Governor DeWine addressed the challenge today during his coronavirus news conference. “Whenever you pull someone in from the National Guard, they are leaving a job. These are not people who are just sitting around waiting for us to call them,” said DeWine. “So if we were to pull in people who are legally qualified to drive a bus, they might be leaving another position that was very significant.”

RELATED: Nationwide bus driver shortage affecting Northeast Ohio school districts

DeWine said he's been hearing a lot about it and trying to institute both short-term and long-term solutions.

One the state will do immediately is prioritize background ground checks for drivers waiting to be hired, putting them in the front of the line. DeWine said he’d been working with Ohio Attorney General Dave Yost to collapse any backlog, even offering the AG more funding to move all essential workers through that process faster.

The shortage of bus drivers highlights two looming issues: the coronavirus and related quarantines, and the hiring crisis that's hitting all sorts of industries.

School bus drivers need training, commercial driver’s licenses, and thorough background checks before working with children. They aren't easy to replace.

RELATED: Gov. Mike DeWine activates Ohio National Guard for Hurricane Ida relief assistance in Louisiana

“I think speeding up background checks would probably be helpful. I think there's probably a multitude of things that could be helpful,” said State Rep. Kent Smith, a Democrat who represents Euclid at the statehouse. “I think the reality we're all trying to avoid is a return to virtual learning because we can't get kids back into the buildings built for them.”

Rep. Smith is also a former Euclid School board member and has been working with the district to find solutions. He says the National Guard has been used for a variety of other purposes during the pandemic - and this one could be just as heroic, and a fast fix.

His office Thursday reached out to his 98 statehouse colleagues to understand the scope of the problem, hearing larger districts like Toledo and Cincinnati are considering the same move. Other schools have already changed start times and bus routes to use fewer drivers to transport the same number of kids.

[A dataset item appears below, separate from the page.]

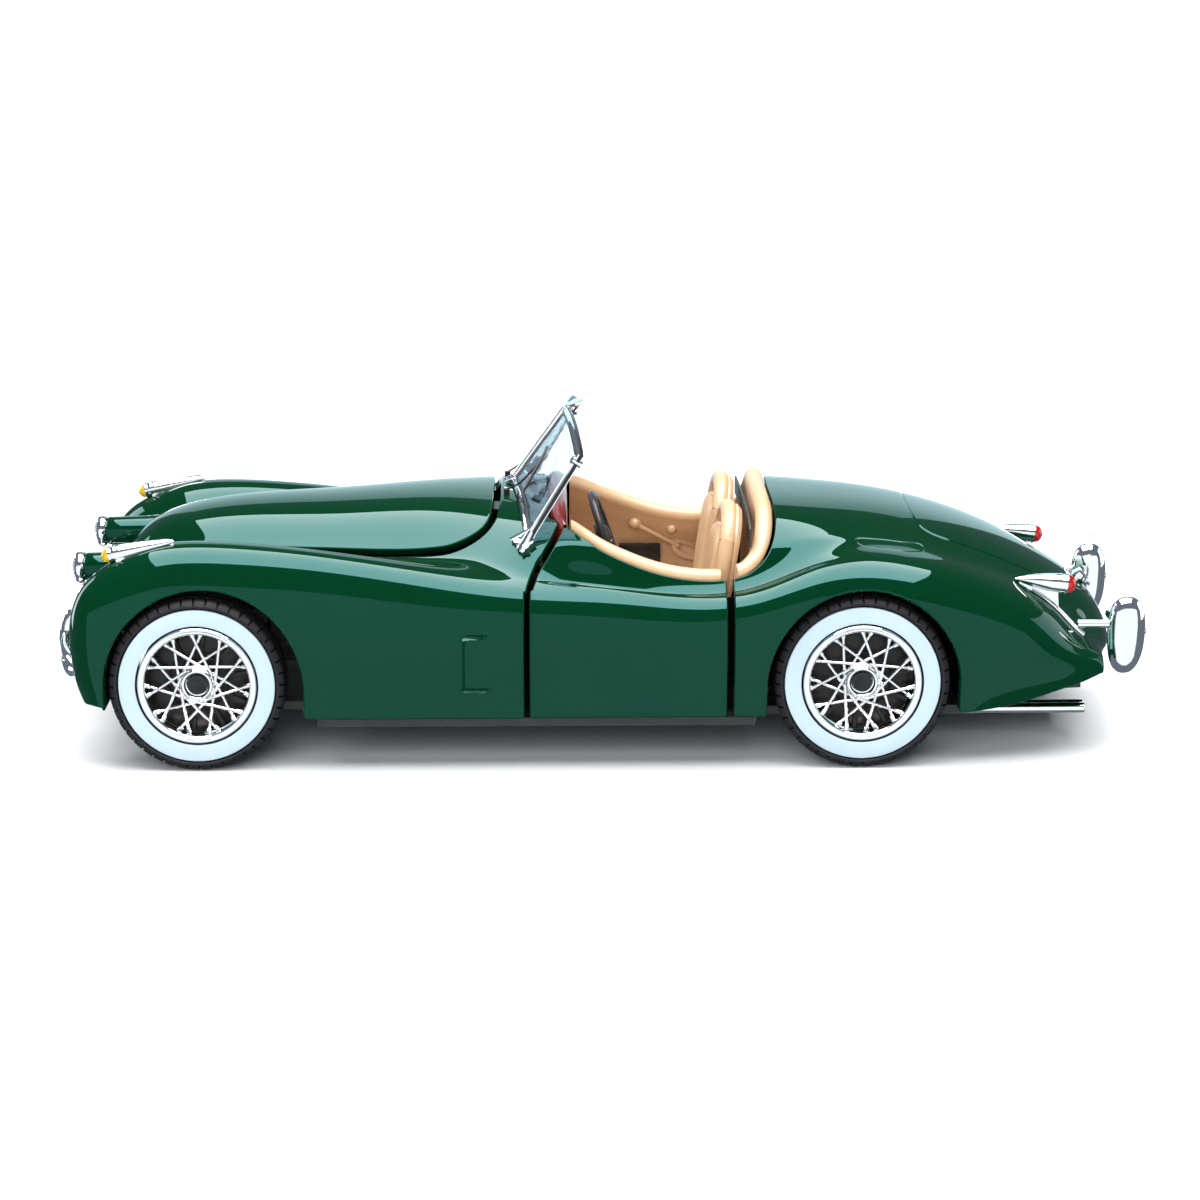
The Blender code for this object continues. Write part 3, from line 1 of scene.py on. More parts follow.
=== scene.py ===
"""Looks of the diecast roadster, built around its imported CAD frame.

Shapes are laid out in millimetres from mid wheelbase, nose towards -X, left side at -Y.
to_row() moves them to the row frame, in metres.
"""

import math

import bmesh
import bpy
import numpy as np
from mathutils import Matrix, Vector


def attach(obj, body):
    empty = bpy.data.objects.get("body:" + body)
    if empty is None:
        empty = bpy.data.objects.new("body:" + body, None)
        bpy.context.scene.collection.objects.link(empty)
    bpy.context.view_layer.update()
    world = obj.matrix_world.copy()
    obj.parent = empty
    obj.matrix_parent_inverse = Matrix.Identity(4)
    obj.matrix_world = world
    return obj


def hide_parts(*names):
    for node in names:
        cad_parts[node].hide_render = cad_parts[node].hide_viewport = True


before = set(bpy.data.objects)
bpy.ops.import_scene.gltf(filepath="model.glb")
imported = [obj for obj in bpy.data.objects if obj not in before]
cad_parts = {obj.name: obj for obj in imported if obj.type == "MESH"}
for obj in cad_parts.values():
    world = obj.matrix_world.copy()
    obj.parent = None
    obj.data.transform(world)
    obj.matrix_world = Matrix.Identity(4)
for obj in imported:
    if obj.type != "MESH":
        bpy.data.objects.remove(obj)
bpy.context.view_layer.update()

ORIGIN_X = 11.5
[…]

Painesville Schools Superintendent Josh Englehart told 3News Sara Shookman that the shortage of drivers is across other sectors, so districts are competing with each other for drivers, and also private businesses.

“The candidate pool is not deep enough to find replacements,” he said in an email. “There is not a quick turnaround between identifying interested candidates and getting them behind the wheel.”

Meanwhile, the disruption to the school year is affecting Euclid families.

"It's like they're abandoning the kids," said Susanne Knauer, mother of two, whose 11-year-old daughter is attending classes online for the rest of the week, until the district can come up with alternate plans. She and other parents are once again, having to juggle work and virtual learning, like they did during most of the 2020-2021 school year.

"I didn't ever want to put them through virtual school ever again," said Knauer. "And not necessarily just her education [that I worry about], but just her mental and emotional health. It's this up and down -- is it going to be this kind of rollercoaster for the remainder of the school year?" she wondered.